▸ **Stated goal**: Up to and including the line with "const HEM_TOP = HEM", reproduce the listing below exactly, beginning at its first line.

▸ **Dataset section**:
========

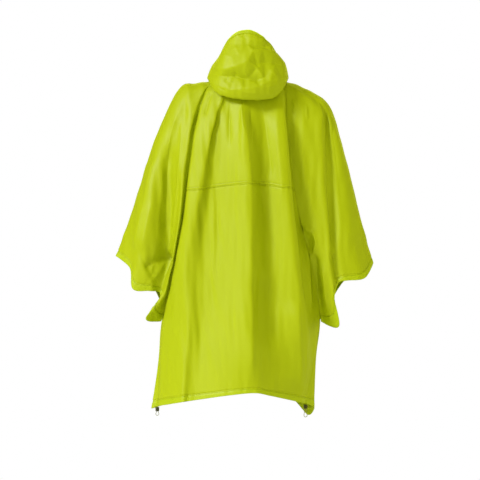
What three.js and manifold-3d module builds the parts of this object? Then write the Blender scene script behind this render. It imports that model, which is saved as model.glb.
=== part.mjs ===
// Rain poncho as worn, hood down. Sizes in mm, Z up, front towards +Y.
import * as THREE from "three";
import Module from "manifold-3d";

// Cloth and seams
const WALL = 1.6;
const DOUBLE_WALL = 2.4;
const CUFF_WALL = 2;
const CUFF_GAP = 1.7;
const HEM_GAP = 0.3;
const SEAM_GAP = 0.3;
const BRANCH_GAP = 2.2;
const HEM_DEPTH = 19;
const CUFF_HEM_DEPTH = 17;
const BRIM_DEPTH = 8;

// Widths and heights below are as seen square from behind, from this place.
const VIEW = { x: -22, z: -502, distance: 4500 };

// Heights of the body's sections: neck, collar, blade, chest, waist, hip, underarm, thigh, hem
const HEIGHTS = [-3, -44, -155, -285, -440, -601, -750, -880, -1005];
const UNDERARM = 6;
const HEM = 8;
const CROSS_SEAM = 3.42;
const HEM_TOP = HEM - HEM_DEPTH / (HEIGHTS[HEM - 1] - HEIGHTS[HEM]);

// Depth of the body's sections at its middle and at its side seams
const BODY = {
  back_middle: [-85, -112, -140, -152, -156, -165, -176, -184, -190],
  back_left: [-60, -74, -112, -124, -122, -92, -38, -26, -22],
  back_right: [-60, -74, -106, -116, -114, -84, -36, -26, -22],
  front_middle: [91, 104, 122, 132, 140, 150, 162, 174, 184],
  front_left: [58, 72, 92, 98, 90, 50, -38, -26, -22],
  front_right: [58, 72, 92, 98, 90, 50, -36, -26, -22],
};
const BODY_ROUND = { side: 2.6, middle: 0.7 };
const FRONT_NECK_DROP = [0, 52, 26, 8, 0, 0, 0, 0, 0];

// Neck ring
const NECK = { half_width: 108, half_depth: 88, middle_y: 3, front_drop: 55 };
const NECK_ANGLES = { back_seam: 50, ridge: 95, front_seam: 132 };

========

▸ **Completed task**:
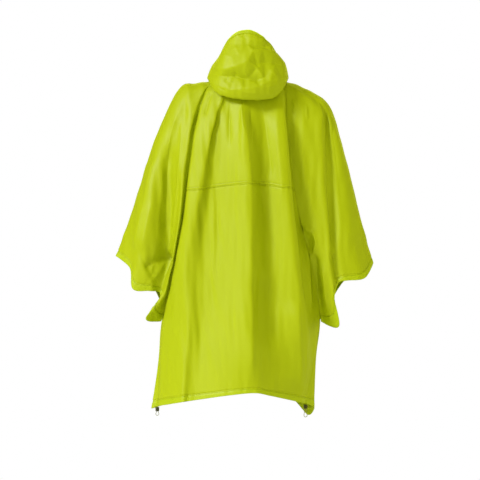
What three.js and manifold-3d module builds the parts of this object? Then write the Blender scene script behind this render. It imports that model, which is saved as model.glb.
=== part.mjs ===
// Rain poncho as worn, hood down. Sizes in mm, Z up, front towards +Y.
import * as THREE from "three";
import Module from "manifold-3d";

// Cloth and seams
const WALL = 1.6;
const DOUBLE_WALL = 2.4;
const CUFF_WALL = 2;
const CUFF_GAP = 1.7;
const HEM_GAP = 0.3;
const SEAM_GAP = 0.3;
const BRANCH_GAP = 2.2;
const HEM_DEPTH = 19;
const CUFF_HEM_DEPTH = 17;
const BRIM_DEPTH = 8;

// Widths and heights below are as seen square from behind, from this place.
const VIEW = { x: -22, z: -502, distance: 4500 };

// Heights of the body's sections: neck, collar, blade, chest, waist, hip, underarm, thigh, hem
const HEIGHTS = [-3, -44, -155, -285, -440, -601, -750, -880, -1005];
const UNDERARM = 6;
const HEM = 8;
const CROSS_SEAM = 3.42;
const HEM_TOP = HEM - HEM_DEPTH / (HEIGHTS[HEM - 1] - HEIGHTS[HEM]);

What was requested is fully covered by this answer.